Al-Khwarizmi ne s’est pas contenté d’utiliser les mathématiques indiennes, il a fondé l’algèbre. "Avicenne" n’a pas juste lu Hippocrate ou Galien, il a produit des œuvres comme Le Canon de la médecine, utilisées en Europe jusqu’au XVIIe siècle. Les Maisons de la sagesse à Bagdad n’étaient pas de simples bibliothèques, mais de véritables centres de recherche pluridisciplinaires. Le cadre politico-religieux a donc été fondamental : la stabilité du califat abbasside, la promotion de la science par des califes comme Al-Ma’mûn, et l’usage de l’arabe comme langue scientifique commune ont permis cet essor.
Oui, les peuples conquis ont contribué à la préservation de certains savoirs (ex. : les chrétiens nestoriens traducteurs du syriaque vers l’arabe), mais sans l’élan scientifique porté par la civilisation islamique, ces savoirs seraient probablement restés lettre morte. Par ailleurs, la science islamique n’est pas un simple relais des sciences antiques : elle les a réinterprétées, enrichies et synthétisées avec des apports perses, indiens et même chinois (en astronomie, médecine, géographie, etc.).
Pour ce qui est du statut de dhimmi : je ne cesse de le répéter depuis mes échanges avec ton acolyte non-moins pervers que toi
@julian13 : en bon pervers que vous êtes, vous avez une lecture anachronique et orientée. Le statut de dhimmi n’a pas été « inventé » pour résoudre un problème militaire, mais s’inscrit dans la tradition islamique d’octroyer aux « gens du Livre » (chrétiens et juifs) une protection légale contre un impôt (jizya), en échange de leur autonomie religieuse et sociale. C’était un compromis juridique et théologique, même s'il n'est plus acceptable aujourd'hui, offfrait un statut plus tolérant que ce que subissaient les minorités religieuses dans l’Europe chrétienne médiévale. Quant aux conversions, elles furent majoritairement progressives et volontaires, sur plusieurs siècles. Il n’y avait aucune obligation de se convertir dans les premiers siècles, et la conversion pouvait même priver le pouvoir de recettes fiscales.

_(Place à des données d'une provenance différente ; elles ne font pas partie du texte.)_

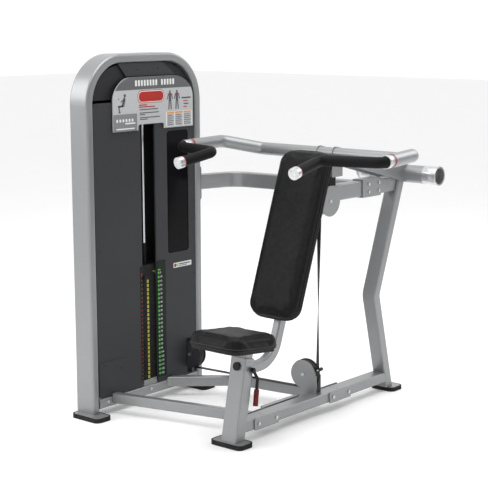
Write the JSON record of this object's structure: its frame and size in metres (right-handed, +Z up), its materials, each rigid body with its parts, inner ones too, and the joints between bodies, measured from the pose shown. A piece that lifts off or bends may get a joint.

Précisément parce que leur territoire était vaste et qu'ils étaient numériquement inférieurs aux populations envahies, les musulmans n'ont eu d'autre choix que de constituer un empire. Le propre des empires, c'est leur caractère multi ethnique et plurireligieux, lui-même conséquence de leur taille. Il est en effet impossible d'uniformiser rapidement un territoire aussi vaste et culturellement aussi divers. Le phénomène de syncrétisme que vous décrivez ne résulte donc pas d'un choix politique mais d'une nécessité politique et d'une adaptation pratique. Les Arabes ne pouvaient tout simplement pas faire autrement que de cohabiter avec des peuples différents dont ils étaient devenus les maîtres.
Manoeuvre perverse : faire d'une contrainte universelle un défaut particulier à la personne ou l'objet qu'on veut dénigrer.
L’argument selon lequel le syncrétisme islamique n’était qu’un "choix contraint" n'est pas propre aux empires musulmans : tous les empires, de Rome à la Chine, en passant par les empires chrétiens (byzantin, carolingien, espagnol), ont dû composer avec la diversité culturelle et religieuse. Cela ne nie en rien les intentions politiques, philosophiques ou théologiques de leurs dirigeants à intégrer, tolérer, voire valoriser cette diversité.
Ce qui est remarquable chez les musulmans, ce n’est pas juste qu’ils ont cohabité avec d’autres peuples, mais la manière dont ils l'ont fait à certains moments clés de l’Histoire : précisément en traduisant massivement les œuvres grecques, syriaques, perses et indiennes, en accueillant juifs et chrétiens dans leurs structures intellectuelles, et en inventant des formes nouvelles de pensée.